Step 4: Maintain Liquidity

Being liquid means having enough cash available to handle emergencies. Imagine if you lost your job tomorrow or faced an unexpected expense—would you have enough money to cover your bills for the next six months? If not, now is the time to build that safety net.
Keeping some of your money in accessible accounts, like a savings account, ensures that you can manage financial setbacks without dipping into your long-term investments. While it might be tempting to invest every dollar you have, it’s important to strike a balance. Maintaining liquidity gives you the peace of mind to navigate through tough times without sacrificing your financial stability.

Step 5: Have a Plan

Finally, financial independence doesn’t happen overnight. It requires careful planning and consistency. Start by creating a budget and outlining your financial goals.
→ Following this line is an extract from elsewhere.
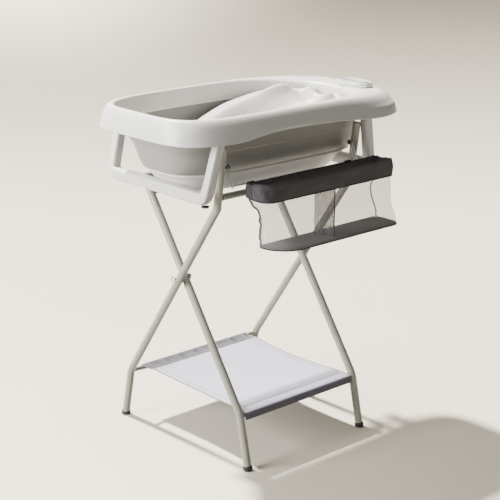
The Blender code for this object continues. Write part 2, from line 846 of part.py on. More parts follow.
def hang_tab(side, x):
    """A webbing loop that ties the collar to the wire."""
    outline = []
    for k in range(9):
        angle = math.radians(180 - 27 * k)
        outline.append((WIRE_Y + 0.0040 * math.cos(angle), WIRE_Z + 0.0040 * math.sin(angle)))
    for k in range(9):
        angle = math.radians(-36 + 27 * k)
        outline.append((WIRE_Y + 0.0023 * math.cos(angle), WIRE_Z + 0.0023 * math.sin(angle)))
    outline.append((WIRE_Y - 0.0046, WIRE_Z - 0.0100))
    outline.append((WIRE_Y - 0.0068, WIRE_Z - 0.0100))
    outline.append((WIRE_Y - 0.0068, WIRE_Z + 0.0006))
    return plate(f"hang_tab_{side}", outline, x, 0.022, organizer_cloth())


# =============================================================================================================
# Shelf
# =============================================================================================================
def shelf():
    """The cloth shelf: one sheet whose front and back hems hang over their rods."""
    top = SHELF_TOP_Z
    under = top - SHELF_THICK
    edge = ROD_Y + ROD_R + 0.0010
    skin = edge + SHELF_THICK
    drop = top - 0.024
    outline = [(-edge, under), (-edge, drop), (-skin, drop), (-skin, top - 0.001), (-skin + 0.001, top)]
    outline += [(skin - 0.001, top), (skin, top - 0.001), (skin, drop), (edge, drop), (edge, under)]
    return plate("shelf", outline, 0.0, 2.0 * SHELF_HALF_X, shelf_cloth())


def build_legs():
    for sign in (-1, 1):
        outer_leg(sign)
        inner_leg(sign)
        foot_cap(f"outer_foot_{side_name(sign)}", sign * OUTER_LEG_X, 1)
        foot_cap(f"inner_foot_{side_name(sign)}", sign * INNER_LEG_X, -1)
        pivot_hardware(sign)
        rear_hook(sign)
    half = INNER_LEG_X - TUBE_R - GAP
    cross_tube("inner_top_tube", half, INNER_TOP_Y - 0.010, INNER_TOP_Z - 0.0145, CROSS_R, tube_paint())
    cross_tube("shelf_rod_front", INNER_LEG_X - TUBE_R - GAP, -ROD_Y, ROD_Z, ROD_R, tube_paint())
    cross_tube("shelf_rod_back", OUTER_LEG_X - TUBE_R - GAP, ROD_Y, ROD_Z, ROD_R, tube_paint())


def build_cradle():
    for sign in (-1, 1):
        end_frame(sign)
        post(sign)
        peg(sign)
        corner_plug(sign)
    cross_tube("front_rail", OUTER_LEG_X - TUBE_R - GAP, FRONT_RAIL_Y, FRONT_RAIL_Z, CROSS_R, tube_paint())
    cross_tube("rear_rail", END_X - 0.5 * END_BAR_T - GAP, REAR_RAIL_Y, REAR_RAIL_Z, CROSS_R, tube_paint())


def build_tub():
    rim()
    band()
    base()
    drain_plug()
    soap_dish()
    soap_pad()
    bath_insert()


def build_organizer():
    organizer_band()
    organizer_bag()
    organizer_divider()
    hang_wire()
    hang_tab("left", -0.165)
    hang_tab("right", 0.190)
    for sign in (-1, 1):
        link(sign)


def centre_part():
    for obj in bpy.data.objects:
        obj.location.x += SHIFT_X
        obj.location.y += SHIFT_Y


def main():
    clear_scene()
    build_legs()
    build_cradle()
    build_tub()
    build_organizer()
    shelf()
    centre_part()


main()
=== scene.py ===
"""Looks of the folding bathing and changing stand: shells, cloth, mesh, materials, lights and camera."""

import json
import math

import bmesh
import bpy
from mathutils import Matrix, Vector

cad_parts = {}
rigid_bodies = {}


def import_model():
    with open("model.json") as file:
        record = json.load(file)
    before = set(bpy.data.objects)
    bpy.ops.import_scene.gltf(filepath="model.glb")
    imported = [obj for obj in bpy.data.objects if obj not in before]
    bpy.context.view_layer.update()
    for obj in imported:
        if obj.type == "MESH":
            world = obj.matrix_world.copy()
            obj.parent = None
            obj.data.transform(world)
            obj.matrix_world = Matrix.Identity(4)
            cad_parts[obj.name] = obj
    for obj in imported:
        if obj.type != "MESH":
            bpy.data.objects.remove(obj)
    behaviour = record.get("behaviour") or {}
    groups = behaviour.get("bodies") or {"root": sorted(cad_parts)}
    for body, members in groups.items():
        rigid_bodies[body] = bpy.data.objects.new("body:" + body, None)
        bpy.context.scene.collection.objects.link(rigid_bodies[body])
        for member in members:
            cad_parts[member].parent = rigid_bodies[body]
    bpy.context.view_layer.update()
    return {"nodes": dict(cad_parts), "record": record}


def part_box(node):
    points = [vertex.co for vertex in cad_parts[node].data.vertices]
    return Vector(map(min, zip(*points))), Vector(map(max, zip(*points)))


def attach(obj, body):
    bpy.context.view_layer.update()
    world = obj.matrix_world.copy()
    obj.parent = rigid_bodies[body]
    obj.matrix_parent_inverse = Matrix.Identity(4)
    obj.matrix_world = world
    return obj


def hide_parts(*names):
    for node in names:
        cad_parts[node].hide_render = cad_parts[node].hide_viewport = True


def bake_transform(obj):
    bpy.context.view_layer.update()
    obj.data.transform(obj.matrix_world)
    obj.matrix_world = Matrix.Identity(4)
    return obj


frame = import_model()

# The shelf's top mount lies on the middle of the leg frame. Every piece below is built about that middle.
MIDDLE = next(Vector(m["pos_m"]) for m in frame["record"]["mounts"] if m["name"] == "shelf_top")
SHIFT = Vector((MIDDLE.x, MIDDLE.y, 0.0))

# ---- leg frame ----
TUBE_R = 0.011
OUTER_LEG_X = 0.243
INNER_LEG_X = 0.2155
FOOT_Y = 0.2615
BEND_Y = 0.2274
BEND_Z = 0.1536
FOLD_Y = -0.172
FOLD_Z = 0.722
INNER_TOP_Y = 0.160
INNER_TOP_Z = 0.716
FRONT_RAIL_Y = -0.1765
FRONT_RAIL_Z = 0.7525
REAR_RAIL_Y = 0.1775
REAR_RAIL_Z = 0.7410
ROD_Y = 0.2287
ROD_Z = 0.1480
ROD_R = 0.0065
CROSS_R = 0.009
BEND_RADIUS = 0.07
GAP = 0.0004
REAR_RAIL_HALF = 0.2821

# ---- tub ----
CREST_Z = 0.967
DRAIN_X = -0.195
FLOOR_Z = 0.7566
DISH = Vector((0.3690, -0.059, CREST_Z - 0.0045))

# ---- organizer ----
ORG_LEFT = -0.196
ORG_RIGHT = 0.291
ORG_BACK = -0.2205
ORG_FRONT = -0.300
BAG_FLOOR_Z = 0.608
PEG_Y = -0.1890
PEG_Z = 0.834
HANG_Y = -0.2130
HANG_Z = 0.7880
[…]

Whether it’s saving for a home, paying off debt, or building an investment portfolio, you need a clear plan to guide your decisions.
Break your goals into manageable steps. If your goal is to save a six-month emergency fund, determine how much you can set aside each month to reach that goal within a reasonable time frame. Similarly, if your goal is to invest, decide how much you can contribute monthly and stick to that plan. Over time, these small, consistent actions will compound into significant results.

Conclusion

Financial independence is achievable, but it requires a combination of smart money management, strategic investments, and careful planning. Throughout my journey, I have come across others who have faced similar financial struggles. Their stories inspired me, and they can inspire you too. If you’re interested in learning more, I recommend checking out this video that explores similar financial strategies. You can find it [here](https://www.youtube.com/watch?v=ueJqa88kmxs).
By following these five steps, you can begin your journey towards financial freedom. Remember, it’s not about how much money you make—it’s about how well you manage and grow it.